■ Exercise task ■
Quote verbatim every line from the line containing "Turn this picture" to the line containing "looped strap handle.", inclusive of both, and no other line.

■ The input ■
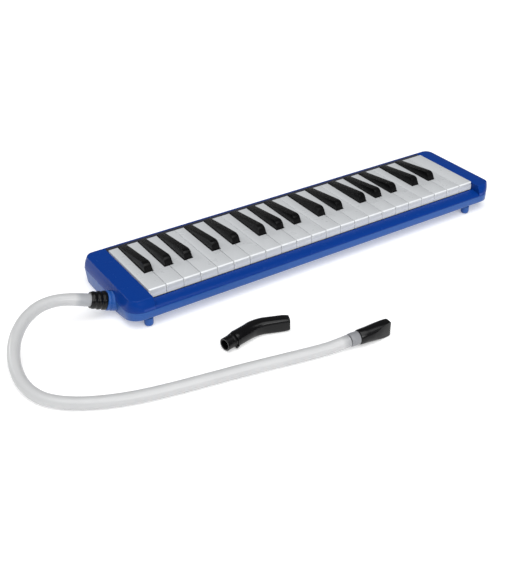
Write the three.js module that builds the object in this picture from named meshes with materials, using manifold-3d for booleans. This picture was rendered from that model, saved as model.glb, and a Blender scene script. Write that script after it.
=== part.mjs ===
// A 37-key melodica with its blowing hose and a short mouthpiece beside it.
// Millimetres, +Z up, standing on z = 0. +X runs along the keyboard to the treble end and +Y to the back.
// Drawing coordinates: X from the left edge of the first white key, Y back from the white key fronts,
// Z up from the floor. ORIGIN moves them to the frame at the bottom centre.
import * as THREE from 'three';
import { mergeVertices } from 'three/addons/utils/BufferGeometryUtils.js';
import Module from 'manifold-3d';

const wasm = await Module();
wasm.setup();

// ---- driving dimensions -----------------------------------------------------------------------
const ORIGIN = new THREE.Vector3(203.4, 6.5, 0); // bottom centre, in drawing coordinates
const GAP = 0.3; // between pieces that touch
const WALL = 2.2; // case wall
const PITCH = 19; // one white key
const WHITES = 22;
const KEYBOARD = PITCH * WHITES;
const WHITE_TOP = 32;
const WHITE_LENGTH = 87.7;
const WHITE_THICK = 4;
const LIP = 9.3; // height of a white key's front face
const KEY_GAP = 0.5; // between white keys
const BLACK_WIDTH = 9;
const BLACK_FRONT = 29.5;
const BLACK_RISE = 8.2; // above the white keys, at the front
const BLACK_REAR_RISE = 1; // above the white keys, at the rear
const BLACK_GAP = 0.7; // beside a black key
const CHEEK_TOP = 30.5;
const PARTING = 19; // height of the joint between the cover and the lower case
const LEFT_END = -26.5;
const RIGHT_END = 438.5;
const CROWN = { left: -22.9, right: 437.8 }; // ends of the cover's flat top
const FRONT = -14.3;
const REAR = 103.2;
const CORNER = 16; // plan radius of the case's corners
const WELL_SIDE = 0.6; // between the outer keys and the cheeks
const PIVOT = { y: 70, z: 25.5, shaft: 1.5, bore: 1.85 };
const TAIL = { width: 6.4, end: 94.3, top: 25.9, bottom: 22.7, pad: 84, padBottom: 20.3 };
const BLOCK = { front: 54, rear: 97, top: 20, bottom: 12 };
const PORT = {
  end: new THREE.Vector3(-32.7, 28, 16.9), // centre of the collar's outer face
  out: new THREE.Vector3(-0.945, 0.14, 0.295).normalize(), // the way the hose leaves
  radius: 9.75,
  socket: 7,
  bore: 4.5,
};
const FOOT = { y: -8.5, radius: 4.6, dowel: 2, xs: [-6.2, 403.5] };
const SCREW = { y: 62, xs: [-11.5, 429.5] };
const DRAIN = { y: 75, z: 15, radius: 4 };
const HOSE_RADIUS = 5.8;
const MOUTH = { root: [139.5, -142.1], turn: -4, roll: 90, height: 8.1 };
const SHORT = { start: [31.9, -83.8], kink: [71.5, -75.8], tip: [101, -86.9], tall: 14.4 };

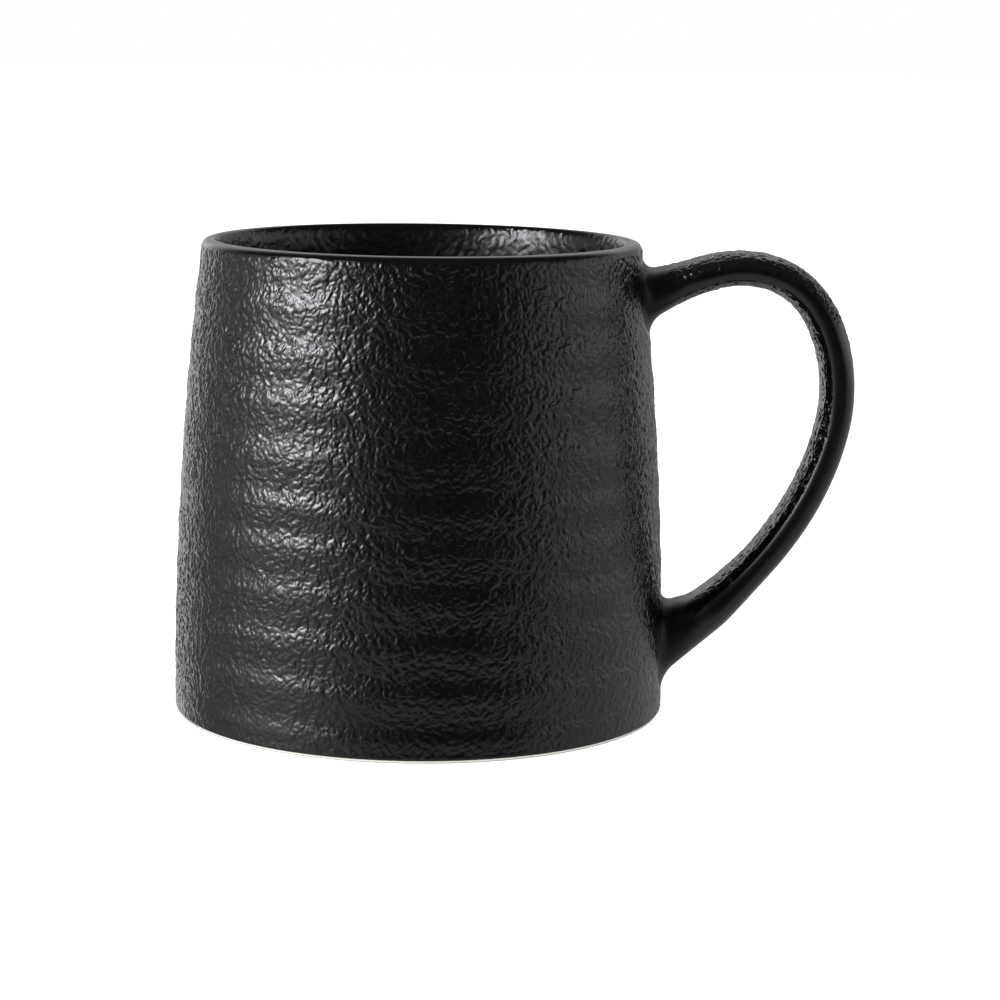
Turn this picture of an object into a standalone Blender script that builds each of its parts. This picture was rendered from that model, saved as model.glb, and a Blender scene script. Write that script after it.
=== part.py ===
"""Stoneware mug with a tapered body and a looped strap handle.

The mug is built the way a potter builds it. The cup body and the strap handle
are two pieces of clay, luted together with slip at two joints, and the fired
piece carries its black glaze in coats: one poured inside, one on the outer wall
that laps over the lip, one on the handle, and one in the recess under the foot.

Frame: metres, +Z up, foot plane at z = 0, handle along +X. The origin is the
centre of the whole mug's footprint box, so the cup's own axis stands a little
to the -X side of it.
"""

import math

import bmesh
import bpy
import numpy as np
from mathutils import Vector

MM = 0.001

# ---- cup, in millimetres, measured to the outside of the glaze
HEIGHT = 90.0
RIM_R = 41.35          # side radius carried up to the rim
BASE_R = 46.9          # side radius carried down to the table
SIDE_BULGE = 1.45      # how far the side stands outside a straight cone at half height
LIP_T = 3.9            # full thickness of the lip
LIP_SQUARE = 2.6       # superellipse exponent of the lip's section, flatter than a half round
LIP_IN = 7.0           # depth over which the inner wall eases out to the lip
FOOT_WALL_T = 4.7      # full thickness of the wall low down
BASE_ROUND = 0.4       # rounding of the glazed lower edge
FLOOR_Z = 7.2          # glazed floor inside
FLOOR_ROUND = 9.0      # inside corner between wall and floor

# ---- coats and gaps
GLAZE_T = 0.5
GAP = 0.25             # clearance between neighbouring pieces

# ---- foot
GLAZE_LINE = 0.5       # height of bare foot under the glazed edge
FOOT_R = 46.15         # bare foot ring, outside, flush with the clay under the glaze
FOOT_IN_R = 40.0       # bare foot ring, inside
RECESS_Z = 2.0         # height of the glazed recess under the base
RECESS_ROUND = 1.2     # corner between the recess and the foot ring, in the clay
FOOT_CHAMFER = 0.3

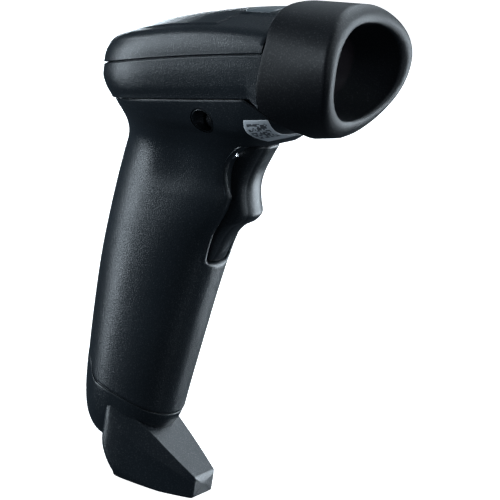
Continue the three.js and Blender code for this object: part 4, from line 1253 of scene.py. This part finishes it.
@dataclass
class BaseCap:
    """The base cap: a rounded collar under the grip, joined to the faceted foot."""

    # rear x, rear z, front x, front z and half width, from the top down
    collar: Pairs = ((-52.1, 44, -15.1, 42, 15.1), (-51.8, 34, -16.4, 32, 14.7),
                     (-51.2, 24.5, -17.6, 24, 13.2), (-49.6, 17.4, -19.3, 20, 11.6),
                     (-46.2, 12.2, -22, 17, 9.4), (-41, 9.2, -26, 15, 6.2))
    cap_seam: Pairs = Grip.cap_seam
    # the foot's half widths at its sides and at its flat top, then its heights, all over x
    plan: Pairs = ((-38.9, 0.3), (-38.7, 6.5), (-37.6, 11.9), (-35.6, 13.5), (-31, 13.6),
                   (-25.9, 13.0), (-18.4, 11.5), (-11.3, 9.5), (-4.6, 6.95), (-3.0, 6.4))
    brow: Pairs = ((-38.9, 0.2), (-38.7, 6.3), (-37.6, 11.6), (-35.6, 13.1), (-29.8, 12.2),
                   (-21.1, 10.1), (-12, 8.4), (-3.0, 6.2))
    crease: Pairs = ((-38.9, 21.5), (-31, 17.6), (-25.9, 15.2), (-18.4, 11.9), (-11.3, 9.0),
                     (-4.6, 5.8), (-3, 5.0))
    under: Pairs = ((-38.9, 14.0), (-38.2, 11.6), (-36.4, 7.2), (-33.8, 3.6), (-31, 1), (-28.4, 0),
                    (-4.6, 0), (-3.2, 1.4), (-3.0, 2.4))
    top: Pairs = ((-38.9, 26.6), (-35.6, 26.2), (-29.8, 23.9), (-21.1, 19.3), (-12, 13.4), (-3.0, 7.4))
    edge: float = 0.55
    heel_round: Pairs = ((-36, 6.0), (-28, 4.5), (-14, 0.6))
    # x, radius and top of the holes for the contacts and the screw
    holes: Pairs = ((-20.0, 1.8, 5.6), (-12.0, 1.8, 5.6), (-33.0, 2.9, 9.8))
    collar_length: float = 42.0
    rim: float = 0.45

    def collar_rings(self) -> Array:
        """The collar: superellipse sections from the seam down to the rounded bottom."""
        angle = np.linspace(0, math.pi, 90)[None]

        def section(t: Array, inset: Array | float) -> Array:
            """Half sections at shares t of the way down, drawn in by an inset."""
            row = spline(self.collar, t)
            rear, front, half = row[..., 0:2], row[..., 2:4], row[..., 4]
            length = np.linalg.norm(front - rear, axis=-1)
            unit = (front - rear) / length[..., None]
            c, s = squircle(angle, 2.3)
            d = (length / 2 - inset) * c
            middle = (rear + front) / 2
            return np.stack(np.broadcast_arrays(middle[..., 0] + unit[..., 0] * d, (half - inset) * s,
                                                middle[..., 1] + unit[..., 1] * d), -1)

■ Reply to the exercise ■
Turn this picture of an object into a standalone Blender script that builds each of its parts. This picture was rendered from that model, saved as model.glb, and a Blender scene script. Write that script after it.
=== part.py ===
"""Stoneware mug with a tapered body and a looped strap handle.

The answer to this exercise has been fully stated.